Interlayer-expanded MoS2 nanoflowers anchored on the graphene: A high-performance Li+/Mg2+ co-intercalation cathode material

[Display omitted] •• The interplanar distance of MoS2 is expanded from 0.62 nm to 0.885 nm.•• Li+/Mg2+ hybrid-ion batteries realize the Li+/Mg2+ co-intercalation even at 1000 mA g−1.•• A “boost effect” of intercalated Li+ on Mg2+ was found and demonstrated.•• A reversible capacity of 123.3 mAh g−1 was exhibited at 1000 mA g−1 after 2000 cycles. Li+/Mg2+ hybrid-ion batteries (LMIBs), integrating the merits of lithium ion batteries (LIBs) and magnesium ion batteries (MIBs) are considered as an attractive alternative of next generation metal secondary batteries.

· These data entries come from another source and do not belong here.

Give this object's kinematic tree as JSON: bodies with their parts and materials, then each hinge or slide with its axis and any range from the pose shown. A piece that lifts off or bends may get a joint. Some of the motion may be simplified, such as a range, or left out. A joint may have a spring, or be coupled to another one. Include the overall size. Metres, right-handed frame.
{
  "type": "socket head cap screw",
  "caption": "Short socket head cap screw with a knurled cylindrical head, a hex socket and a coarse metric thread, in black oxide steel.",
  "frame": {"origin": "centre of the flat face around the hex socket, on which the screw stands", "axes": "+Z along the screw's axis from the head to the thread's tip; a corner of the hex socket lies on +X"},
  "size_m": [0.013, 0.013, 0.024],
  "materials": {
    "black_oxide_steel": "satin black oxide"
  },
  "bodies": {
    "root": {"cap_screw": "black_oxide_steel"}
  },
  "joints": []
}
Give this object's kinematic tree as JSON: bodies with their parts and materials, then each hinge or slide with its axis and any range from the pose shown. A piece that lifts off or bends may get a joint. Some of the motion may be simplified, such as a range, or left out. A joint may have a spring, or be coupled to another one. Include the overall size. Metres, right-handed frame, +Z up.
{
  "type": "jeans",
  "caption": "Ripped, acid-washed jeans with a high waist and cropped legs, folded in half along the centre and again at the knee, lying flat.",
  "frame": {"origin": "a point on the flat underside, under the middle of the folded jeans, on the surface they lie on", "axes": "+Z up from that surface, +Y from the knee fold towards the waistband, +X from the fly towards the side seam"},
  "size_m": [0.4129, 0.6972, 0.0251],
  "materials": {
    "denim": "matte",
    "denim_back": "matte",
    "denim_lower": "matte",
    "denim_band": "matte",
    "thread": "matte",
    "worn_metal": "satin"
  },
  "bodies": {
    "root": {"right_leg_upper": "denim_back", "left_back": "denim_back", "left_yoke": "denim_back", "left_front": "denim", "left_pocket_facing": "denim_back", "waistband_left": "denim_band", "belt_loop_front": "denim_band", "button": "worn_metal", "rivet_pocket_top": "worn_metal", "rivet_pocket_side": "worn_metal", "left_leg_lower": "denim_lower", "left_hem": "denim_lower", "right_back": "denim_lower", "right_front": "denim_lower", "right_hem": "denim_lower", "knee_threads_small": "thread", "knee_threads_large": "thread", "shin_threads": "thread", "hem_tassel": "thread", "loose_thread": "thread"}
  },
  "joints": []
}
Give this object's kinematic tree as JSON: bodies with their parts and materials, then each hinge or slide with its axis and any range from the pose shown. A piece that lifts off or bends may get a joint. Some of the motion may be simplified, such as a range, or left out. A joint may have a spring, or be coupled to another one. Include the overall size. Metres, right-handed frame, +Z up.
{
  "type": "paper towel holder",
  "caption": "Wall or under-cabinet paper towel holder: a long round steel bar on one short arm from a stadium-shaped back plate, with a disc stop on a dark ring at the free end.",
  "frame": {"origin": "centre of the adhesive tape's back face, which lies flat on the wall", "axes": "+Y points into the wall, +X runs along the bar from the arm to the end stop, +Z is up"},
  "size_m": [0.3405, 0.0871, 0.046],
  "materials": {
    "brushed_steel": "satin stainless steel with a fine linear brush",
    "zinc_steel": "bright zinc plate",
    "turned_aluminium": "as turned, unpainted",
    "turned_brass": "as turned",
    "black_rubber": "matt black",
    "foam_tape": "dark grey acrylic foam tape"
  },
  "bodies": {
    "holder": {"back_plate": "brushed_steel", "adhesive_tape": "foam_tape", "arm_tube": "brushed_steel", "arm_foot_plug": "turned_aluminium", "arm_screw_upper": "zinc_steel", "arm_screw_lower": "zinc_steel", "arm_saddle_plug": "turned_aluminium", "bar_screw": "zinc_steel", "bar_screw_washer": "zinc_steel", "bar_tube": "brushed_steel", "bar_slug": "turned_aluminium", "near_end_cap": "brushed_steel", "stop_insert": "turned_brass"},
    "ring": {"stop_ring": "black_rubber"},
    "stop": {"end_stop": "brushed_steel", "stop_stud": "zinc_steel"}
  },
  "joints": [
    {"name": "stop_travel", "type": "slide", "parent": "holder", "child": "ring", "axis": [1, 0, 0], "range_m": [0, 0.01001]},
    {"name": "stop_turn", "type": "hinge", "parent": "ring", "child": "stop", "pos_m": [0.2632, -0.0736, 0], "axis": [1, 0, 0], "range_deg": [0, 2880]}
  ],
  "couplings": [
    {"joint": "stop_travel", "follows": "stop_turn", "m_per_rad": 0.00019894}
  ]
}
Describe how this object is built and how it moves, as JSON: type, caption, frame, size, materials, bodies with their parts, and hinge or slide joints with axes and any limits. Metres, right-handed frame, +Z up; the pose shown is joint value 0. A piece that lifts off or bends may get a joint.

Due to the sluggish solid-state diffusion kinetic induced by the strong Coulombic interaction between Mg2+ and host materials, pristine MoS2 with interplanar distance of 0.62 nm exhibits inferior electrochemical performance for LMIBs with only Li+ intercalation. Herein, we report an oxygen-incorporated MoS2 (O-MoS2) nanoflower anchored on graphene (O-MoS2/G) with the interplanar distance of O-MoS2 from 0.62 nm expanded to 0.885 nm. Even at 1000 mA g−1, the expanded interlayer spacing can still ensure the Mg2+ and Li+ intercalation/deintercalation into/from the host material simultaneously. Meanwhile, this configuration can effectively reduce the diffusion barrier of metal ions, increase the intercalated number of ions, and enhance the stability of structure. In addition, we found and demonstrated the intercalated Li+ had a boosting effect to the intercalation kinetics of Mg2+. Compared with the MIBs, the migration energy barriers of Mg2+ under the existence of Li+ intercalating into MoS2 is reduced from 0.36 eV to 0.16 eV, meanwhile the corresponding intercalation capacity and diffusion coefficient of Mg2+ are 1.38 and 7.1 times as large as MIBs. As expect, the O-MoS2/G exhibits superior rate capability and cycling performance with a reversible capacity of 123.3 mAh g−1 after 2000 cycles charge–discharge processes at 1000 mA g−1.